• Records with modeling code:
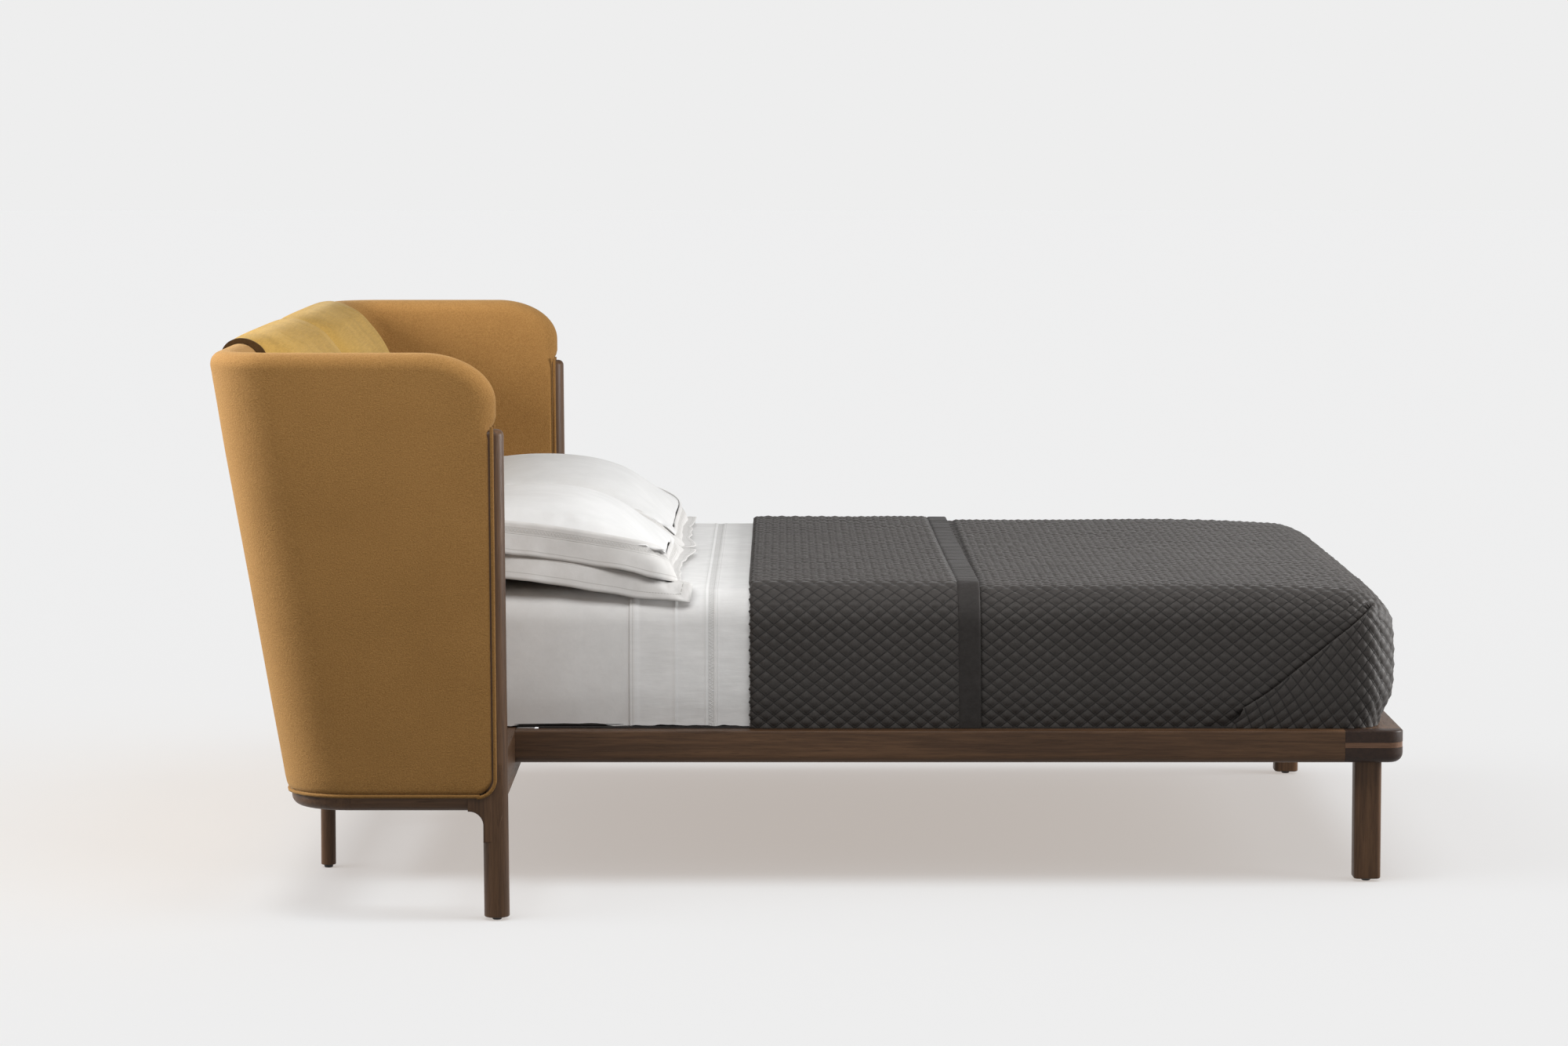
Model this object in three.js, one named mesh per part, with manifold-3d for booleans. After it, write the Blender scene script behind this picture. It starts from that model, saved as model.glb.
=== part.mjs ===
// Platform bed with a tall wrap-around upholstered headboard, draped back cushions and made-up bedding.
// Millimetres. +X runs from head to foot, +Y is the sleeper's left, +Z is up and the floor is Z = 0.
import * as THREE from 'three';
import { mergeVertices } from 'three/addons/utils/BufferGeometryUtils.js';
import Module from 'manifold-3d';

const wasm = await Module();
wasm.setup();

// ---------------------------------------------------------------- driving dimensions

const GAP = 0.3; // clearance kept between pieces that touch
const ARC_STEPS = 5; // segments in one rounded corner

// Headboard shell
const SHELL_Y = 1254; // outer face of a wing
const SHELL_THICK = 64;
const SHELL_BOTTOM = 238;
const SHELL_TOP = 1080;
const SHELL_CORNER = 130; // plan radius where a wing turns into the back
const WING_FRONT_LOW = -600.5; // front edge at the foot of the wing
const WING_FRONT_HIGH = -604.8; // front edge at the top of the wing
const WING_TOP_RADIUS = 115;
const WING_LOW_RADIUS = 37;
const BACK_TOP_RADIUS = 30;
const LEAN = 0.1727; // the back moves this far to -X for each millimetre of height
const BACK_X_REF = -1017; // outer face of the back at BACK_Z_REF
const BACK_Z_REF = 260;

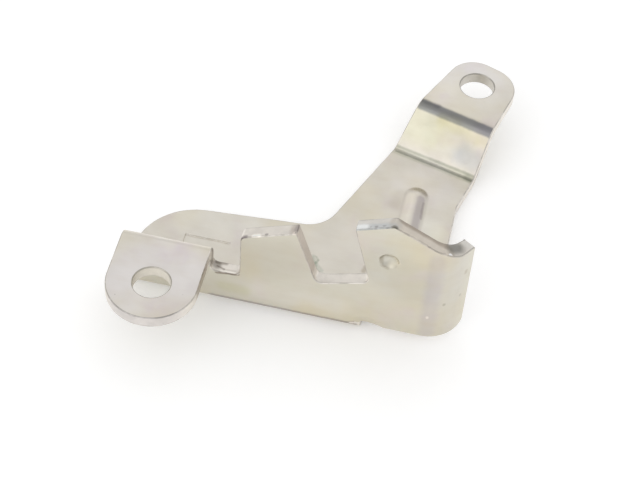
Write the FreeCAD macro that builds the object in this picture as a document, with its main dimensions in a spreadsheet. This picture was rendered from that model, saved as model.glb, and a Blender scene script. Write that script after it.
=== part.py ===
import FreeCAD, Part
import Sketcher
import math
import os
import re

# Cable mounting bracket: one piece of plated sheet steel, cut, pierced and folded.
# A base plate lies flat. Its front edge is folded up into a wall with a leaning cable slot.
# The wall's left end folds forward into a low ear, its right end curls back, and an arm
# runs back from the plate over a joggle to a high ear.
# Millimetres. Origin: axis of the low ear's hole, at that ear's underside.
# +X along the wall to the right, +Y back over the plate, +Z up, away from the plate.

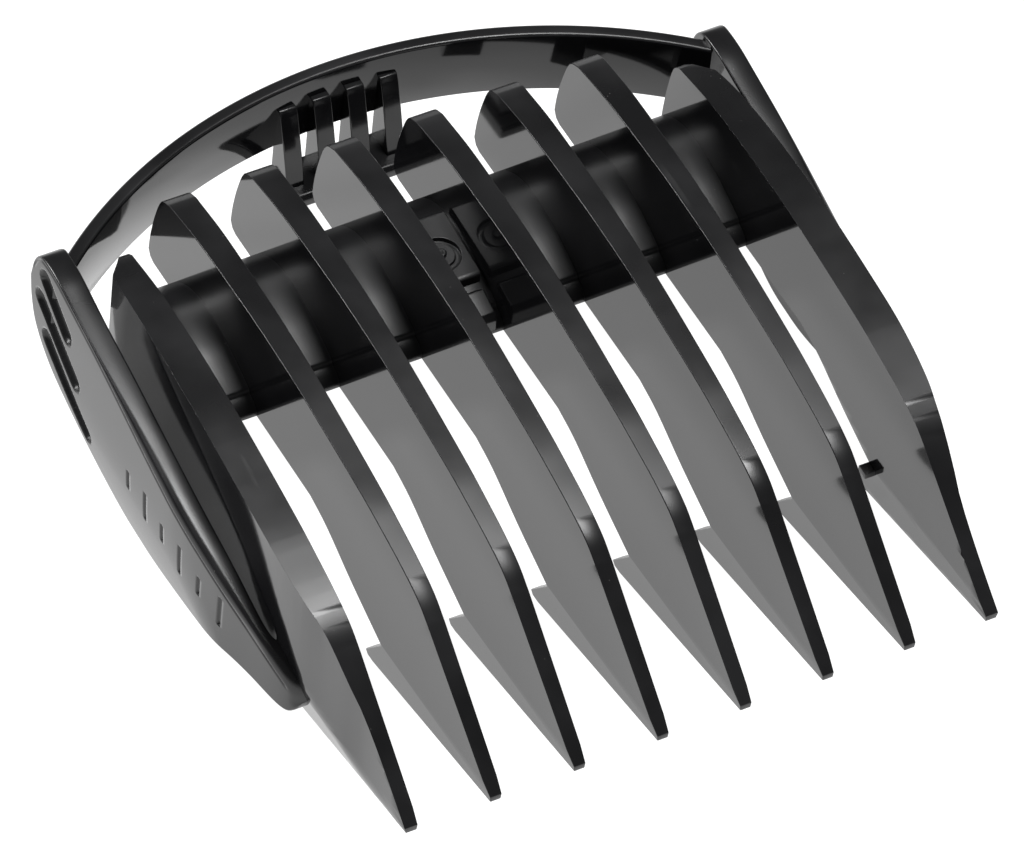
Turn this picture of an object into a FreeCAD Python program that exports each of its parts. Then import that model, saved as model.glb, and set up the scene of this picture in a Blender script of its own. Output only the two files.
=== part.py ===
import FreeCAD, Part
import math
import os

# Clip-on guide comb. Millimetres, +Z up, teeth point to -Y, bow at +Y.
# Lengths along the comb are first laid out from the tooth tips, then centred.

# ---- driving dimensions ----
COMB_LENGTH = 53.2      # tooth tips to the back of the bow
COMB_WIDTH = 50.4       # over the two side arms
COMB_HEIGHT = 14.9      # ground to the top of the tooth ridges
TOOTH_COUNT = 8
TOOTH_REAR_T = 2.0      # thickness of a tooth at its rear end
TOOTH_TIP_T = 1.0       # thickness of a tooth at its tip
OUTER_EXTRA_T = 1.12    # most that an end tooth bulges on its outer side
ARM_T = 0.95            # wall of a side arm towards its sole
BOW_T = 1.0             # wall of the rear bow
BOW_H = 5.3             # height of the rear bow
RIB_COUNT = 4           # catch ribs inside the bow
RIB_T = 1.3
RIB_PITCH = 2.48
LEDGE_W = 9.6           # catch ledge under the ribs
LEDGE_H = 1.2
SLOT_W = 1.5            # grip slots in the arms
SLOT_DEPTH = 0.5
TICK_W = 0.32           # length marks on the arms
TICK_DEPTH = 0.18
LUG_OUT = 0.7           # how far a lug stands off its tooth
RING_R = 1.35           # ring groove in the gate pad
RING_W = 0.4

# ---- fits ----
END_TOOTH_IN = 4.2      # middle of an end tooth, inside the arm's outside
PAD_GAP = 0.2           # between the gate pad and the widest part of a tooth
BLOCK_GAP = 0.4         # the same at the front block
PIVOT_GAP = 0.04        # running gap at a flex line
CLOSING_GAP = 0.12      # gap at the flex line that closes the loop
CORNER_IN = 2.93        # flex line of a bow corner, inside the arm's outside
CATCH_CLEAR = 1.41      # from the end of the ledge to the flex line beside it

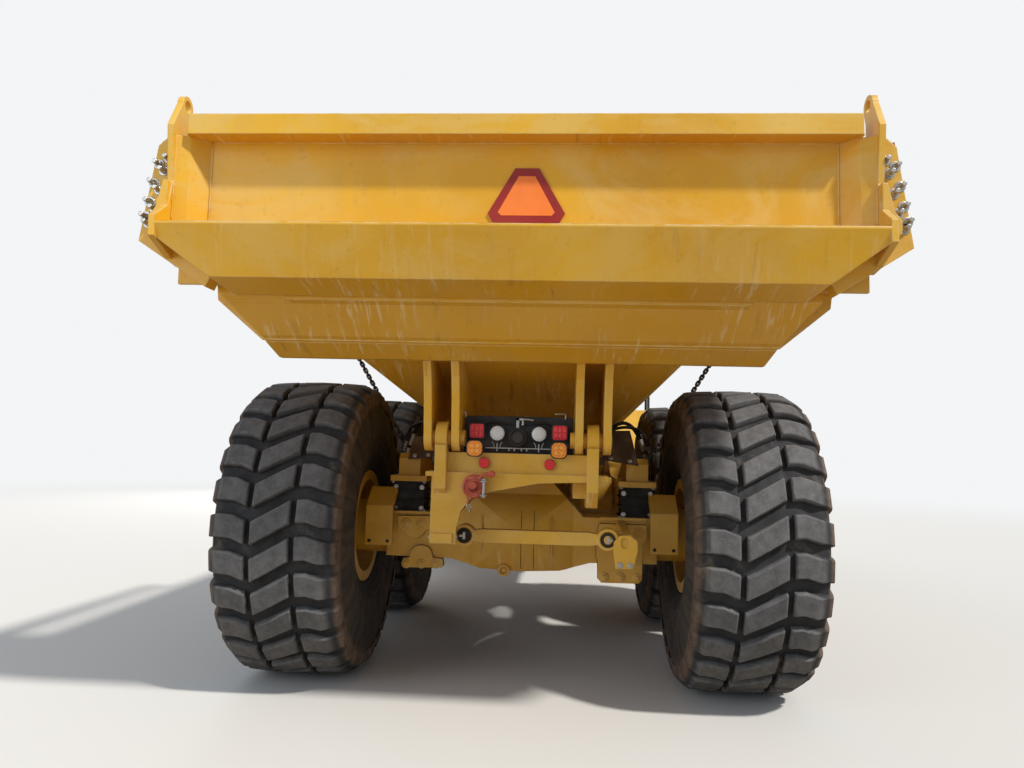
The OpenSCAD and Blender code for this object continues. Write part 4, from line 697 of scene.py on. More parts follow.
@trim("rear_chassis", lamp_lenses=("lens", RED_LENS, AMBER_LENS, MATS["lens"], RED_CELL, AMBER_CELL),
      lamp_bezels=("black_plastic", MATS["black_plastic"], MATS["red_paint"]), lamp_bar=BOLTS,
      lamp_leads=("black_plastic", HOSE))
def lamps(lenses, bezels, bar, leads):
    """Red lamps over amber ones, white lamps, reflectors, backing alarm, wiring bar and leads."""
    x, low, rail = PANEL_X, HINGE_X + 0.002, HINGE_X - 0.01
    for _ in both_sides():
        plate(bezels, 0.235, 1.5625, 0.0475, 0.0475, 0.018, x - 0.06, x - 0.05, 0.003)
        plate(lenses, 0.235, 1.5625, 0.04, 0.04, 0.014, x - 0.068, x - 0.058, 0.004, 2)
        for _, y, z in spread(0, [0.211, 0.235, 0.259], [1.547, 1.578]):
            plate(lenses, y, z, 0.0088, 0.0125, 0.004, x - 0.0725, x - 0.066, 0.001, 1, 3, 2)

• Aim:
Could you reproduce every record above exactly as it appears?

• Solution to the problem:
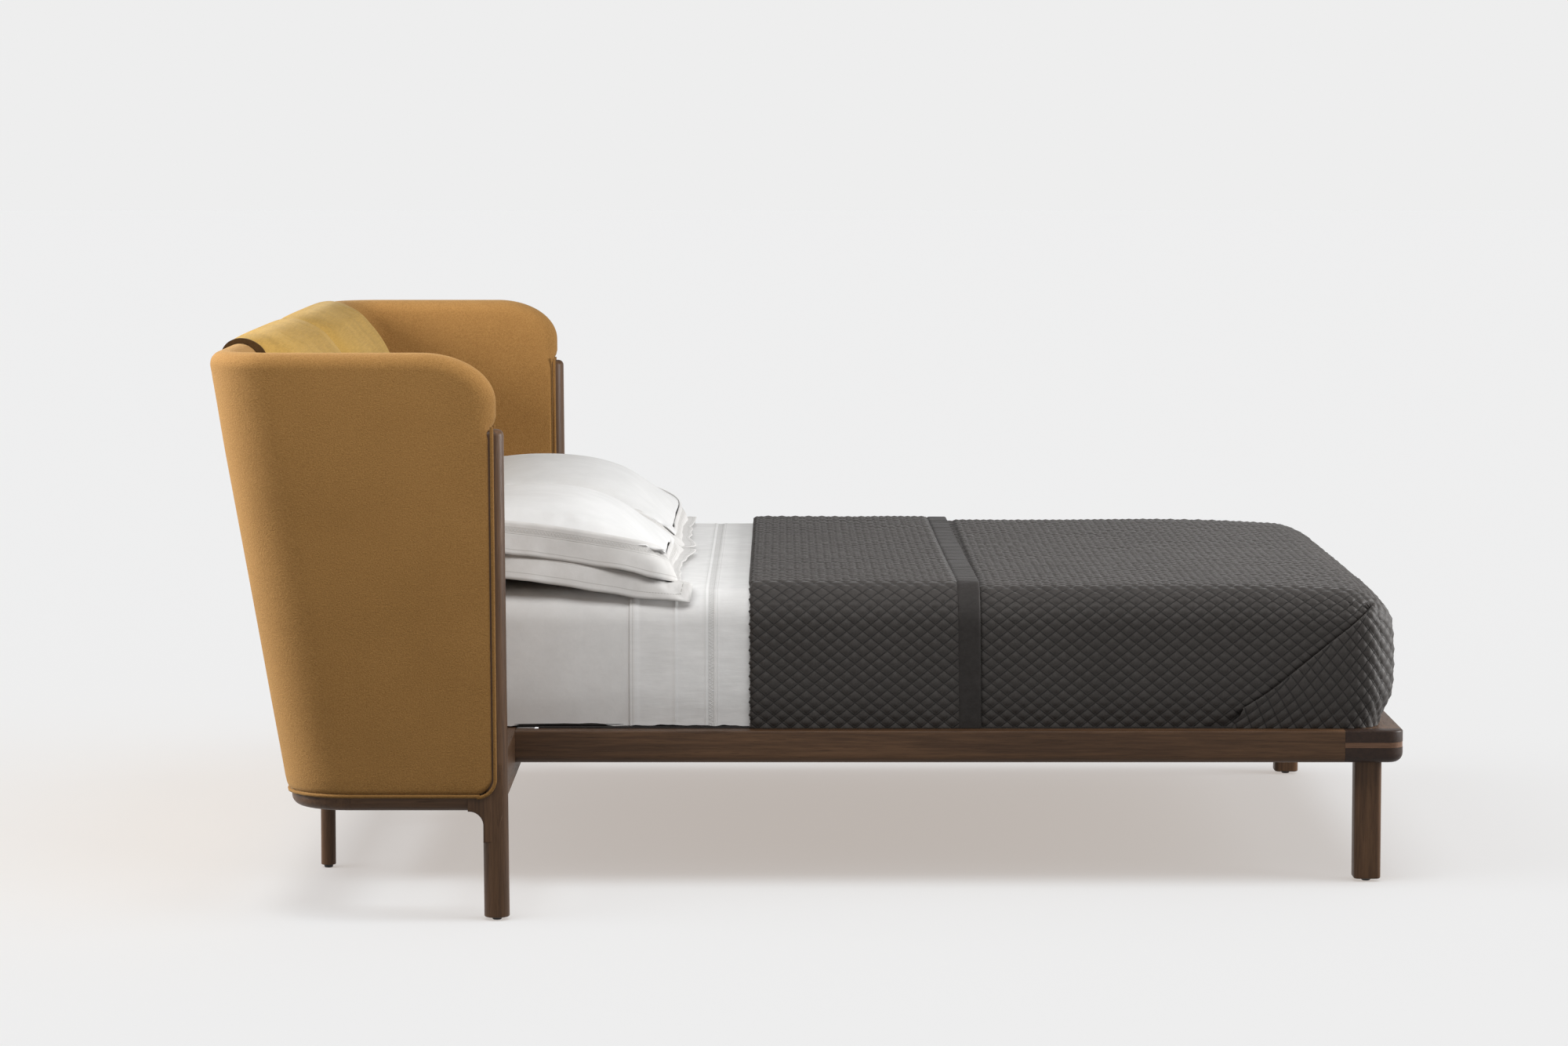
Model this object in three.js, one named mesh per part, with manifold-3d for booleans. After it, write the Blender scene script behind this picture. It starts from that model, saved as model.glb.
=== part.mjs ===
// Platform bed with a tall wrap-around upholstered headboard, draped back cushions and made-up bedding.
// Millimetres. +X runs from head to foot, +Y is the sleeper's left, +Z is up and the floor is Z = 0.
import * as THREE from 'three';
import { mergeVertices } from 'three/addons/utils/BufferGeometryUtils.js';
import Module from 'manifold-3d';

const wasm = await Module();
wasm.setup();

// ---------------------------------------------------------------- driving dimensions

const GAP = 0.3; // clearance kept between pieces that touch
const ARC_STEPS = 5; // segments in one rounded corner

// Headboard shell
const SHELL_Y = 1254; // outer face of a wing
const SHELL_THICK = 64;
const SHELL_BOTTOM = 238;
const SHELL_TOP = 1080;
const SHELL_CORNER = 130; // plan radius where a wing turns into the back
const WING_FRONT_LOW = -600.5; // front edge at the foot of the wing
const WING_FRONT_HIGH = -604.8; // front edge at the top of the wing
const WING_TOP_RADIUS = 115;
const WING_LOW_RADIUS = 37;
const BACK_TOP_RADIUS = 30;
const LEAN = 0.1727; // the back moves this far to -X for each millimetre of height
const BACK_X_REF = -1017; // outer face of the back at BACK_Z_REF
const BACK_Z_REF = 260;

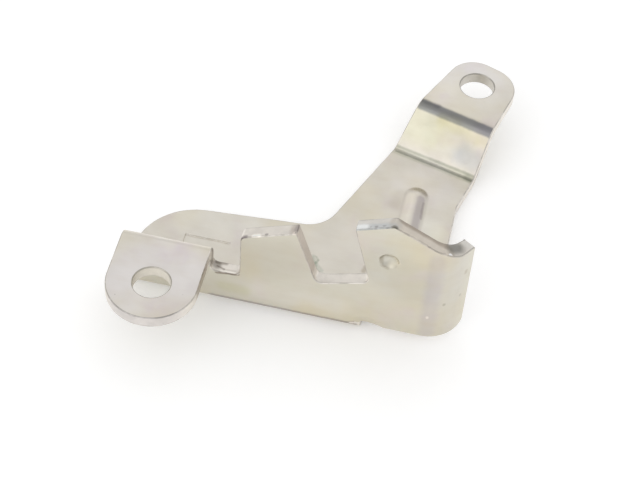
Write the FreeCAD macro that builds the object in this picture as a document, with its main dimensions in a spreadsheet. This picture was rendered from that model, saved as model.glb, and a Blender scene script. Write that script after it.
=== part.py ===
import FreeCAD, Part
import Sketcher
import math
import os
import re

# Cable mounting bracket: one piece of plated sheet steel, cut, pierced and folded.
# A base plate lies flat. Its front edge is folded up into a wall with a leaning cable slot.
# The wall's left end folds forward into a low ear, its right end curls back, and an arm
# runs back from the plate over a joggle to a high ear.
# Millimetres. Origin: axis of the low ear's hole, at that ear's underside.
# +X along the wall to the right, +Y back over the plate, +Z up, away from the plate.

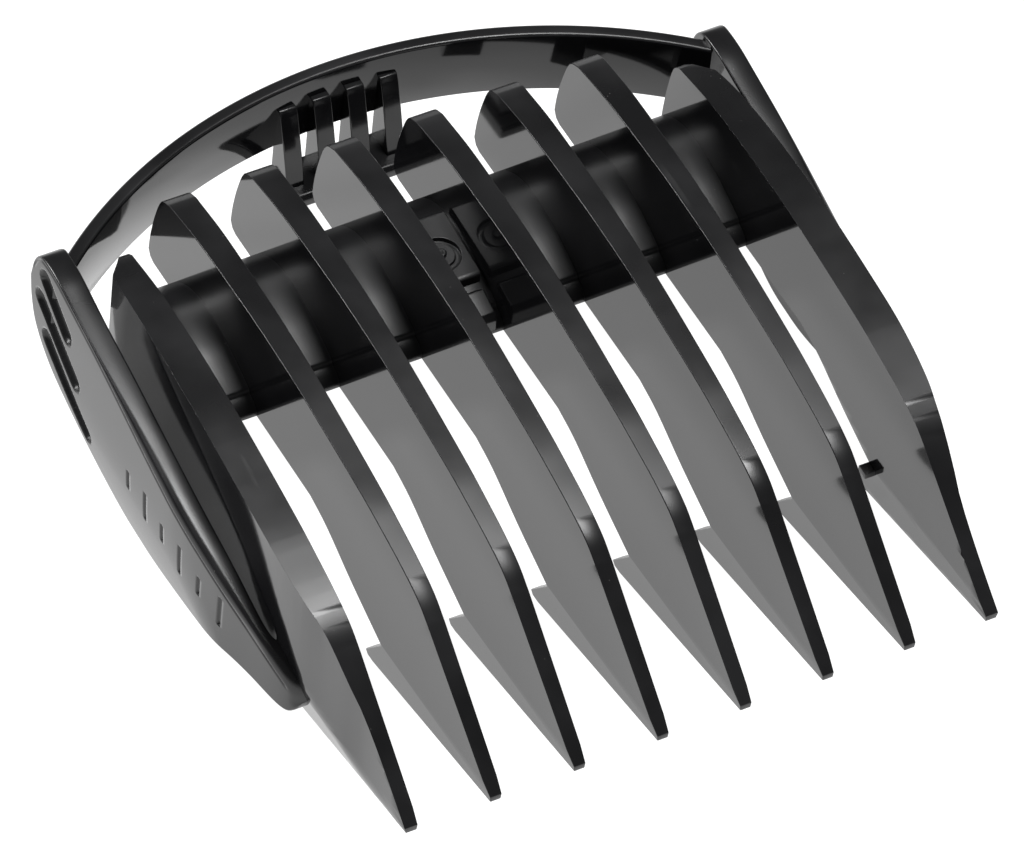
Turn this picture of an object into a FreeCAD Python program that exports each of its parts. Then import that model, saved as model.glb, and set up the scene of this picture in a Blender script of its own. Output only the two files.
=== part.py ===
import FreeCAD, Part
import math
import os

# Clip-on guide comb. Millimetres, +Z up, teeth point to -Y, bow at +Y.
# Lengths along the comb are first laid out from the tooth tips, then centred.

# ---- driving dimensions ----
COMB_LENGTH = 53.2      # tooth tips to the back of the bow
COMB_WIDTH = 50.4       # over the two side arms
COMB_HEIGHT = 14.9      # ground to the top of the tooth ridges
TOOTH_COUNT = 8
TOOTH_REAR_T = 2.0      # thickness of a tooth at its rear end
TOOTH_TIP_T = 1.0       # thickness of a tooth at its tip
OUTER_EXTRA_T = 1.12    # most that an end tooth bulges on its outer side
ARM_T = 0.95            # wall of a side arm towards its sole
BOW_T = 1.0             # wall of the rear bow
BOW_H = 5.3             # height of the rear bow
RIB_COUNT = 4           # catch ribs inside the bow
RIB_T = 1.3
RIB_PITCH = 2.48
LEDGE_W = 9.6           # catch ledge under the ribs
LEDGE_H = 1.2
SLOT_W = 1.5            # grip slots in the arms
SLOT_DEPTH = 0.5
TICK_W = 0.32           # length marks on the arms
TICK_DEPTH = 0.18
LUG_OUT = 0.7           # how far a lug stands off its tooth
RING_R = 1.35           # ring groove in the gate pad
RING_W = 0.4

# ---- fits ----
END_TOOTH_IN = 4.2      # middle of an end tooth, inside the arm's outside
PAD_GAP = 0.2           # between the gate pad and the widest part of a tooth
BLOCK_GAP = 0.4         # the same at the front block
PIVOT_GAP = 0.04        # running gap at a flex line
CLOSING_GAP = 0.12      # gap at the flex line that closes the loop
CORNER_IN = 2.93        # flex line of a bow corner, inside the arm's outside
CATCH_CLEAR = 1.41      # from the end of the ledge to the flex line beside it

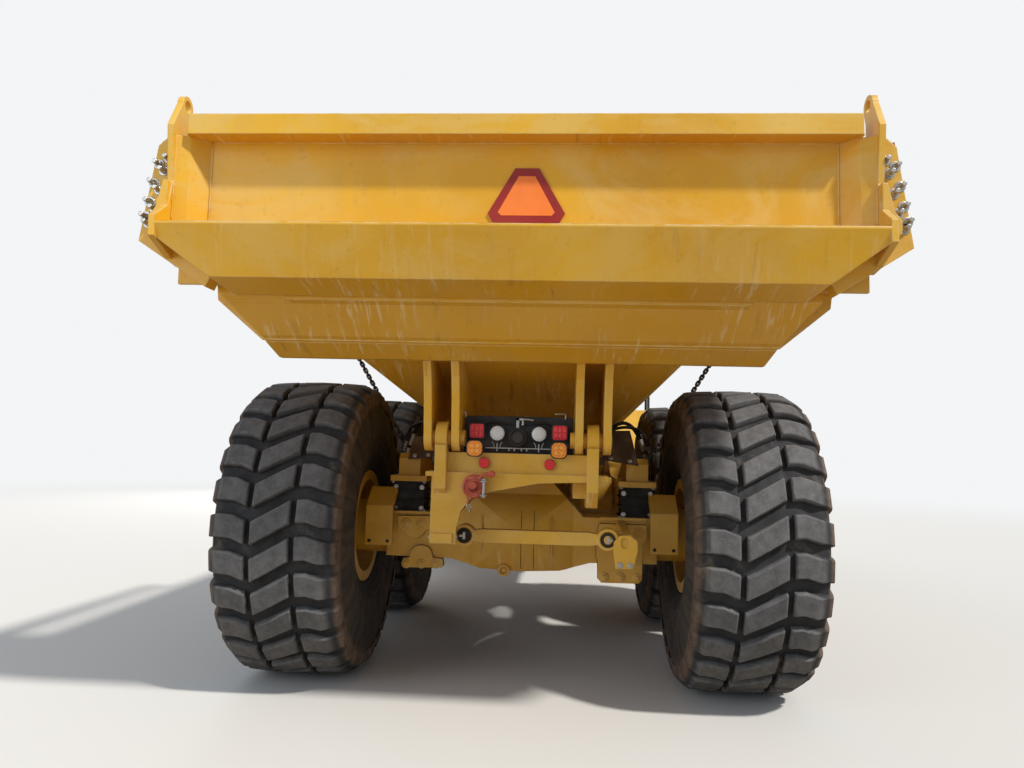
The OpenSCAD and Blender code for this object continues. Write part 4, from line 697 of scene.py on. More parts follow.
@trim("rear_chassis", lamp_lenses=("lens", RED_LENS, AMBER_LENS, MATS["lens"], RED_CELL, AMBER_CELL),
      lamp_bezels=("black_plastic", MATS["black_plastic"], MATS["red_paint"]), lamp_bar=BOLTS,
      lamp_leads=("black_plastic", HOSE))
def lamps(lenses, bezels, bar, leads):
    """Red lamps over amber ones, white lamps, reflectors, backing alarm, wiring bar and leads."""
    x, low, rail = PANEL_X, HINGE_X + 0.002, HINGE_X - 0.01
    for _ in both_sides():
        plate(bezels, 0.235, 1.5625, 0.0475, 0.0475, 0.018, x - 0.06, x - 0.05, 0.003)
        plate(lenses, 0.235, 1.5625, 0.04, 0.04, 0.014, x - 0.068, x - 0.058, 0.004, 2)
        for _, y, z in spread(0, [0.211, 0.235, 0.259], [1.547, 1.578]):
            plate(lenses, y, z, 0.0088, 0.0125, 0.004, x - 0.0725, x - 0.066, 0.001, 1, 3, 2)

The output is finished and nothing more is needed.